Na ocasião, a NLD venceu as eleições com 82% dos votos, ainda mais do que havia obtido no pleito de 2015. Em fevereiro de 2021, então, a junta militar, que já havia impedido a sigla de assumir o poder antes, prendeu Suu Kyi, dando início a protestos respondidos com violência pelas forças de segurança nacionais.
As ações abusivas da junta levaram ao isolamento global de Mianmar, e em dezembro de 2022 o Conselho de Segurança da ONU aprovou uma resolução histórica que insta os militares a libertar Suu Kyi. A Resolução 2669 ainda exige “o fim imediato de todas as formas de violência” e pede que “todas as partes respeitem os direitos humanos, as liberdades fundamentais e o Estado de Direito”.
A proposta, feita pelo Reino Unido, foi aprovada no dia 21 de dezembro de 2022 com 12 votos a favor.

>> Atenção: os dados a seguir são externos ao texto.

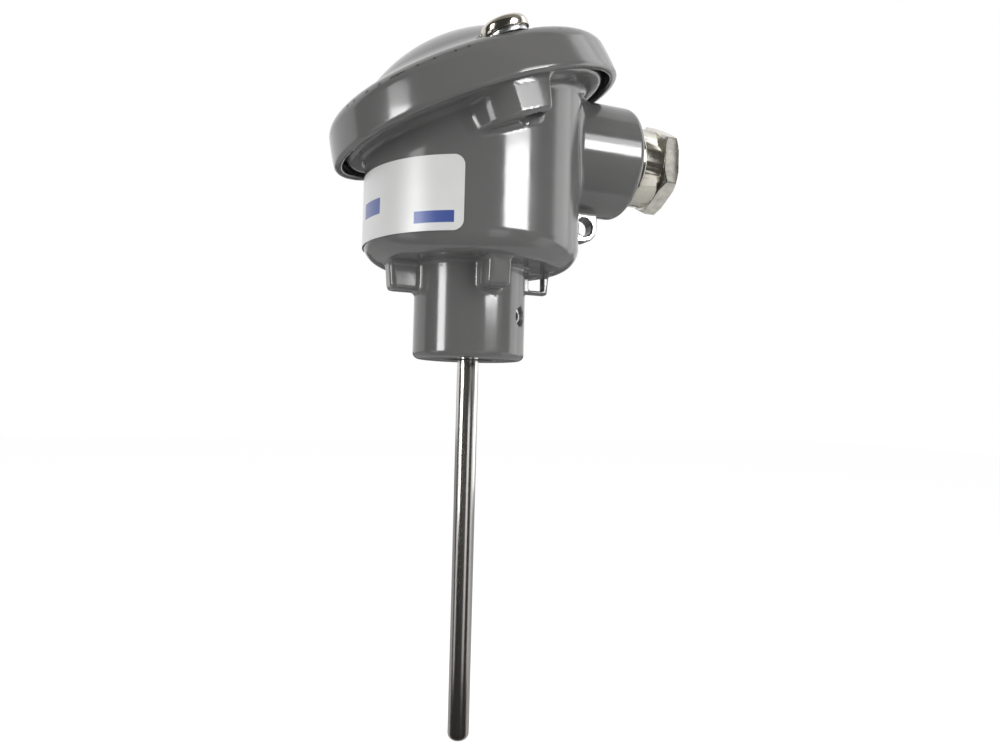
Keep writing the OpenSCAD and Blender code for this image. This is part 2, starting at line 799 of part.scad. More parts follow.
// Ceramic disc with a way for the wires, sunk screw holes and a barrier between terminals
module terminal_block() color(ceramic) difference() {
    union() {
        rod(block_r, block_z, block_top_z);
        for (side = [-1, 1]) {
            translate([side*terminal_x - barrier_l/2, -barrier_t/2, block_top_z - 1])
                cube([barrier_l, barrier_t, barrier_h + 1]);
        }
    }
    rod(stem_bore_r + wire_way_gap, block_z - 1, block_top_z + 5);
    for (side = [-1, 1]) {
        translate([0, side*block_screw_y, 0]) {
            rod(block_screw_r + hole_gap, block_z - 1, block_top_z + 1);
            rod(block_screw_r*2 + hole_gap, block_top_z - block_head_sink, block_top_z + 1);
        }
    }
    for (i = [0:3]) {
        on_terminal(i) rod(terminal_screw_r + barrel_w + turn_gap,
                           block_top_z - terminal_depth - 1, block_top_z + 1);
    }
}

// A cheese-head screw standing on the plane z
module slotted_screw(r, z, len, head_h) {
    difference() {
        union() {
            rod(r, z - len, z + eps);
            rod(r*head_ratio, z, z + head_h);
        }
        translate([-r*2, -slot_w/2, z + head_h/2]) cube([r*4, slot_w, head_h]);
    }
}

module block_screws() color(steel) for (side = [-1, 1]) {
    translate([0, side*block_screw_y, 0])
        slotted_screw(block_screw_r, block_top_z - block_head_sink,
                      block_h + pad_h - block_head_sink + block_screw_bite, block_head_h);
}

// A brass plate on the block with its threaded barrel sunk into the ceramic
module terminal_plate() {
    difference() {
        union() {
            rod(terminal_screw_r + barrel_w, block_top_z - terminal_depth, block_top_z + eps);
            translate([-plate_w/2, -plate_w/2, block_top_z]) cube([plate_w, plate_w, plate_t]);
        }
        rod(terminal_screw_r + turn_gap, block_top_z - terminal_depth - 1, plate_top_z + 1);
    }
}

module terminal_plates() color(brass) for (i = [0:3]) {
    on_terminal(i) terminal_plate();
}

module terminal_clamp(i) {
    on_terminal(i) ring(clamp_r, terminal_screw_r + clamp_gap, clamp_z, clamp_z + clamp_t);
}

module terminal_screw(i) {
    on_terminal(i) slotted_screw(terminal_screw_r, clamp_z + clamp_t + face_gap,
                                 clamp_z + clamp_t - block_top_z + terminal_depth - 0.5, terminal_head_h);
}

module terminal_clamp_1() color(brass) terminal_clamp(0);
module terminal_clamp_2() color(brass) terminal_clamp(1);
module terminal_clamp_3() color(brass) terminal_clamp(2);
module terminal_clamp_4() color(brass) terminal_clamp(3);
module terminal_screw_1() color(nickel) terminal_screw(0);
module terminal_screw_2() color(nickel) terminal_screw(1);
module terminal_screw_3() color(nickel) terminal_screw(2);
module terminal_screw_4() color(nickel) terminal_screw(3);

module earth_clamp() color(brass) on_earth_pad()
    ring(earth_screw_r*head_ratio, earth_screw_r + clamp_gap, floor_z + earth_pad_h + face_gap,
         floor_z + earth_pad_h + face_gap + earth_clamp_t);

module earth_screw() color(brass) on_earth_pad()
    slotted_screw(earth_screw_r, floor_z + earth_pad_h + earth_clamp_t + 2*face_gap, 6.5, 2.4);

head_body();
head_cap();
cap_gasket();
cap_screw_front();
cap_screw_back();
cap_washer_front();
cap_washer_back();
gland_washer();
gland_body();
gland_seal();
gland_thrust_ring();
gland_nut();
label();
neck_bush();
grub_screw();
stem_sheath();
insulator_rod();
sensing_element();
lead_wires_red();
lead_wires_white();
terminal_block();
block_screws();
terminal_plates();
terminal_clamp_1();
terminal_clamp_2();
terminal_clamp_3();
terminal_clamp_4();
terminal_screw_1();
terminal_screw_2();
terminal_screw_3();
terminal_screw_4();
earth_screw();
earth_clamp();
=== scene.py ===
import math

import bmesh
import bpy
import numpy as np
from mathutils import Matrix, Vector


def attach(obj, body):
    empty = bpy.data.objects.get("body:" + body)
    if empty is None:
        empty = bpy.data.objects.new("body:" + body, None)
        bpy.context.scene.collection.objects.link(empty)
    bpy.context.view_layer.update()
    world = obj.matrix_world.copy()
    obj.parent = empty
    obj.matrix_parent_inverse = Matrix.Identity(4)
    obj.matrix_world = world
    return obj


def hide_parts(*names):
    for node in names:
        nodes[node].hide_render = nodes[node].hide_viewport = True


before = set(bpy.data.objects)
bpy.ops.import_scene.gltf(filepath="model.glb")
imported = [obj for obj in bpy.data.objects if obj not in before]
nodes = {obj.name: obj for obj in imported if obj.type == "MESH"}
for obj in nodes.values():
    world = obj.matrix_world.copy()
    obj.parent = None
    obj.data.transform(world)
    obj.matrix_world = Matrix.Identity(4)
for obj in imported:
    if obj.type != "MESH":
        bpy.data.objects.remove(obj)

scene = bpy.context.scene
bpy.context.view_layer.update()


# ---- Camera
# It stands close to the head, in front of it and a little below the pot, and looks slightly
# upward, so the underside of the rim and the whole stem are in view.
camera_azimuth, camera_distance, camera_height = math.radians(-108.887), 0.21308, -0.01144
camera_yaw, camera_pitch, camera_roll = 0.0432, 0.03514, -0.02505
away = Vector((-math.cos(camera_azimuth), -math.sin(camera_azimuth), 0))
rightward = Vector((-math.sin(camera_azimuth), math.cos(camera_azimuth), 0))
upward = Vector((0, 0, 1))
turned_away = math.sin(camera_yaw) * rightward + math.cos(camera_yaw) * away
sight = math.sin(camera_pitch) * upward + math.cos(camera_pitch) * turned_away
level_right = math.cos(camera_yaw) * rightward - math.sin(camera_yaw) * away
level_up = math.cos(camera_pitch) * upward - math.sin(camera_pitch) * turned_away
camera_right = math.cos(camera_roll) * level_right - math.sin(camera_roll) * level_up
camera_up = math.sin(camera_roll) * level_right + math.cos(camera_roll) * level_up
camera = bpy.data.objects.new("camera", bpy.data.cameras.new("camera"))
camera.data.lens, camera.data.sensor_width = 27.0, 36.0
camera.data.clip_start = 0.01
place = Matrix((camera_right, camera_up, -sight)).transposed().to_4x4()
place.translation = -camera_distance * away + Vector((0, 0, camera_height))
camera.matrix_world = place
scene.collection.objects.link(camera)
scene.camera = camera
scene.view_settings.view_transform = "Standard"


# ---- Studio
# A pale floor well below the probe's tip and a white surround. Soft boxes stand left, right and
# overhead, low strips light the stem, pale panels stand behind on the right, a dark screen faces
# the probe's front and a dark card lies low behind it.
def worked(operation, *values):
    """A sum on sockets and plain numbers, in the node tree of the sockets."""
    tree = next(value for value in values if not isinstance(value, (int, float))).id_data
    step = tree.nodes.new("ShaderNodeMath")
    step.operation = operation
    for socket, value in zip(step.inputs, values):
        if isinstance(value, (int, float)):
            socket.default_value = value
        else:
            tree.links.new(value, socket)
    return step.outputs[0]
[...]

Os membros permanentes China e Rússia se abstiveram, optando por não exercer vetos. A Índia também se absteve.
Beijing e Moscou, por sinal, estão entre os poucos governos do mundo que mantêm relações formais com Mianmar, inclusive vetando resoluções que venham a condenar a brutalidade dos atos contra opositores e a população civil em geral, como no caso de dezembro de 2022.
Inicialmente, o golpe de Estado foi recebido com reprovação pela China, que vinha dialogando para firmar acordos comerciais com o governo eleito e perdeu financeiramente com a queda. Mas o cenário mudou rapidamente. Para não se distanciar da junta, Beijing classificou a prisão de Suu Kyi e de outros funcionários do governo como uma “remodelação de gabinete”, palavras usadas pela agência de notícias estatal Xinhua.
A China é um também dos principais fornecedores de armas para a juntar militar, desrespeitando um pedido de embargo global feito pela ONU para enfraquecer o regime birmanês. Há indícios de que as forças locais seguem se equipando com novos armamentos chineses, tendo ainda como fornecedores complementares a Rússia e o Paquistão.